Germany was the largest importer of Italian automotive parts and accessories in 2017
Exports, for the Italian economy, represents a vital linchpin in the constant growth achieved over at least the last twenty years, if you excluded the drop (instantly turned around) for the recession period 2008 and 2009.
As you can see in this graph drawn up by the Federal Reserve Bank of St. Louis, following the dip in Italian exports, growth was restored at an exceptional rate.
One of the sectors to be most affected by the recession at the time right across the globe (including Italy) was the automobile sector. It underwent a desperate struggle to clamber back, going through highs and lows, until hitting record levels.
The data on the Italian automotive industry
In April 2018, ANFIA (Associazione Nazionale Filiera Industria Automobilistica) issued a press release, supplying some very positive data regards the Italian automotive sector.
Indeed, in 2017, production chain exports for vehicle components reached 21.2 billion euro, surpassing 2016 numbers by 6%.
During the same period, the value of imports was worth 15.4 billion euro, with a 6% increase on 2016. The trade balance, therefore, showed a positive surplus of 5.7 billion euro, roughly 327 million more than the 2016 trade balance (+6%).
When we refer to the export of automotive components, we are talking about 4.7% of all Italian exports. This just goes to show what a vital role this sector plays within the Italian national economy.

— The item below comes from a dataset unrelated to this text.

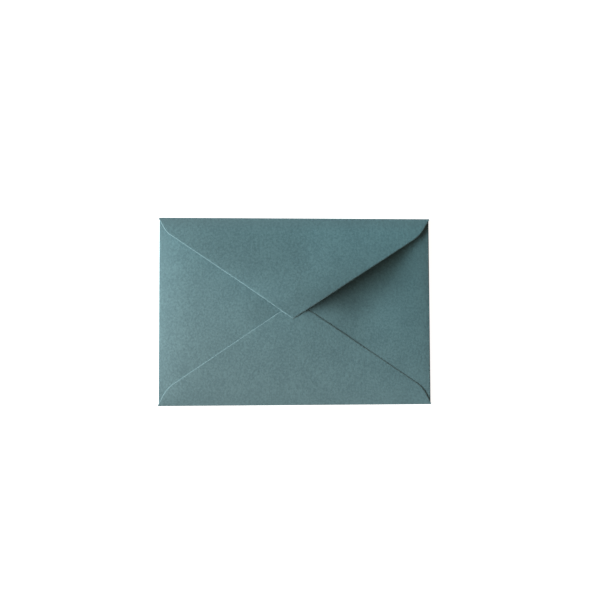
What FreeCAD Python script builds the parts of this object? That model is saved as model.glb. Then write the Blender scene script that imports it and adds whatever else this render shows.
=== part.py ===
import FreeCAD, Part
import math
import os

import Sketcher

# An empty paper envelope, folded from one die-cut sheet. It lies on its front panel with the
# flap side up. The two side flaps are folded in first, the bottom flap is glued over them, and
# the pointed top flap lies loose over all three: it rests on its point and arches up behind it.
# X runs along the long side, Y from the bottom fold to the top fold, and Z points up, all in
# millimetres. The origin is on the ground under the middle of the front panel.

# Driving sizes, in millimetres where the comment gives no other measure.
DRIVING_SIZES = {
    # The closed envelope, over its folds.
    "envelope_length": 160.0,
    "envelope_width": 110.0,
    # The paper, the inner radius of its side folds, and the air between two stacked layers.
    "paper_thickness": 0.18,
    "fold_radius": 0.25,
    "layer_gap": 0.14,
    # The side folds stand back from the ends of the top and bottom folds, and stop short of them.
    "side_fold_inset": 0.25,
    "corner_notch": 0.8,
    # Top flap, measured from the top edge and from the sides.
    "top_flap_reach": 59.5,
    "top_tip_offset": -1.6,
    "top_tip_radius": 0.8,
    "top_shoulder_inset": 4.5,
    "top_shoulder_drop": 9.0,
    "top_shoulder_radius": 13.0,
    # Bottom flap, measured from the bottom edge and from the sides, to its corners before rounding.
    "bottom_flap_reach": 60.9,
    "bottom_apex_radius": 20.0,
    "bottom_shoulder_inset": 5.0,
    "bottom_shoulder_rise": 10.3,
    "bottom_shoulder_radius": 17.0,
    # Each side flap's point, before rounding, stays this far from the middle.
    "side_point_to_middle": 1.0,
    "side_point_radius": 4.0,
    # The flaps bulge over the empty pocket. Each run is how far from a fold the bulge builds up.
    "bulge_height": 2.3,
    "bulge_left_run": 14.0,
    "bulge_right_run": 60.0,
    "bulge_top_run": 5.0,
    "bulge_bottom_run": 18.0,
    # The bulge is highest in the middle of the envelope.
    "crown_height": 1.2,
    "crown_half_length": 36.0,
    "crown_half_width": 30.0,
    # The left side flap's point dips a little.
    "dip_depth": 0.7,
    "dip_to_middle": 5.0,
    "dip_reach": 18.0,
    # The top flap rests on its point and arches up between that and its fold, more on the right.
    # Its height blends from left to right about a line at this place. Both shape values are plain
    # numbers: the skew moves the top of the arch towards the point, the ease softens its two ends.
    "arch_left": 5.0,
    "arch_right": 6.4,
    "arch_middle": 10.0,
    "arch_blend": 20.0,
    "arch_skew": 1.6,
    "arch_ease": 1.5,
    "tip_rest": 4.0,
    # Its left end stands up further, in a slope that starts softly at the point.
    "lift_left": 3.2,
    "lift_run": 7.5,
    "lift_soft_width": 8.0,
    # The glued seams between the bottom flap and the side flaps.
    "glue_width": 3.0,
    "glue_inset": 2.0,
    "glue_end_to_shoulder": 3.0,
    "glue_length": 36.0,
    "glue_bite": 0.05,
}

# Spacing of the heights that a curved panel's surface runs through.
HEIGHT_SPACING = 3.0
# How far an outline runs past its fold line, and a curved panel past its outline.
OVERRUN = 2.0
# The upright blocks that cut the curved panels to their outlines stand this far above them.
HEADROOM = 10.0
OUTLINE_HEIGHT = f"Sizes.bulge_height + Sizes.arch_right + Sizes.lift_left + {HEADROOM}"

HALF_LENGTH = "Sizes.envelope_length / 2"
HALF_WIDTH = "Sizes.envelope_width / 2"
LAYER = "(Sizes.paper_thickness + Sizes.layer_gap)"
# Inner radii: the bottom fold takes in one more layer than a side fold, the top fold two more.
FOLD_RADII = {
    "side": "Sizes.fold_radius",
    "bottom": f"(Sizes.fold_radius + {LAYER} / 2)",
    "top": f"(Sizes.fold_radius + {LAYER})",
}
# The fold lines, where the flat paper turns into the round of the fold.
SIDE_LINE = f"({HALF_LENGTH} - Sizes.side_fold_inset - {FOLD_RADII['side']} - Sizes.paper_thickness)"
BOTTOM_LINE = f"(-({HALF_WIDTH}) + {FOLD_RADII['bottom']} + Sizes.paper_thickness)"
TOP_LINE = f"({HALF_WIDTH} - {FOLD_RADII['top']} - Sizes.paper_thickness)"


def add_sizes(doc):
    """Put the driving sizes in a spreadsheet, one named cell each."""
    sheet = doc.addObject("Spreadsheet::Sheet", "Sizes")
    for row, (name, value) in enumerate(DRIVING_SIZES.items(), start=1):
        sheet.set(f"A{row}", name)
        sheet.set(f"B{row}", str(value))
        sheet.setAlias(f"B{row}", name)
    doc.recompute()
    return sheet


def outline_block(doc, name, corners, height, roundings=()):
    """Pad an outline given by its corners, each a pair of expressions, and round some of them.

    Each rounding names the size of its radius and the indices of the corners it rounds.
    """
    body = doc.addObject("PartDesign::Body", name)
    sketch = body.newObject("Sketcher::SketchObject", name + "_plan")
    ground = [plane for plane in body.Origin.OriginFeatures if plane.Role == "XY_Plane"][0]
    sketch.AttachmentSupport = [(ground, "")]
    sketch.MapMode = "FlatFace"
    points = [FreeCAD.Vector(sketch.evalExpression(x), sketch.evalExpression(y)) for x, y in corners]
    for index, point in enumerate(points):
        sketch.addGeometry(Part.LineSegment(point, points[(index + 1) % len(points)]))
    for index, (x, y) in enumerate(corners):
        before = (index - 1) % len(points)
        sketch.addConstraint(Sketcher.Constraint("Coincident", before, 2, index, 1))
        for kind, value, place in (("DistanceX", x, points[index].x), ("DistanceY", y, points[index].y)):
            row = sketch.addConstraint(Sketcher.Constraint(kind, -1, 1, index, 1, place))
            sketch.setExpression(f"Constraints[{row}]", value)
    pad = body.newObject("PartDesign::Pad", name + "_pad")
    pad.Profile = sketch
    pad.setExpression("Length", height)
    doc.recompute()
    last = pad
    for number, (radius, indices) in enumerate(roundings, start=1):
        upright = [edge_at(last.Shape, points[index]) for index in indices]
        rounding = body.newObject("PartDesign::Fillet", f"{name}_rounding_{number}")
        rounding.Base = (last, upright)
        rounding.setExpression("Radius", radius)
        doc.recompute()
        last = rounding
    body.Tip = last
    return body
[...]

Germany is the largest importer of Italian components
A very interesting piece of data regards exports of automotive components is that relative to the main European and world countries which import these goods from Italy.
As this graph (drawn up by Statista using data from the United Nations Commodity Trade Statistics Database) shows, the top destination market for the export of Italian components is Germany, for a value of over 4 billion euro (+4.9% on 2016) and accounting for 19.3% (19.5% in 2016) on the total exported.
After Germany come France, Spain, UK, Turkey, Poland, USA, Czech Republic, Brazil and Mexico.
Besides the interesting data relative to Germany, it can also be noted that in the NAFTA area, there is a positive trade balance with Mexico at 402 million euro. That is 13 times bigger than the 2016 figure.
According to ANFIA this figure is due to trade in the engine sector, which has generated a trade surplus worth 116 million euro inverting the previous year’s trend when the balance was negative.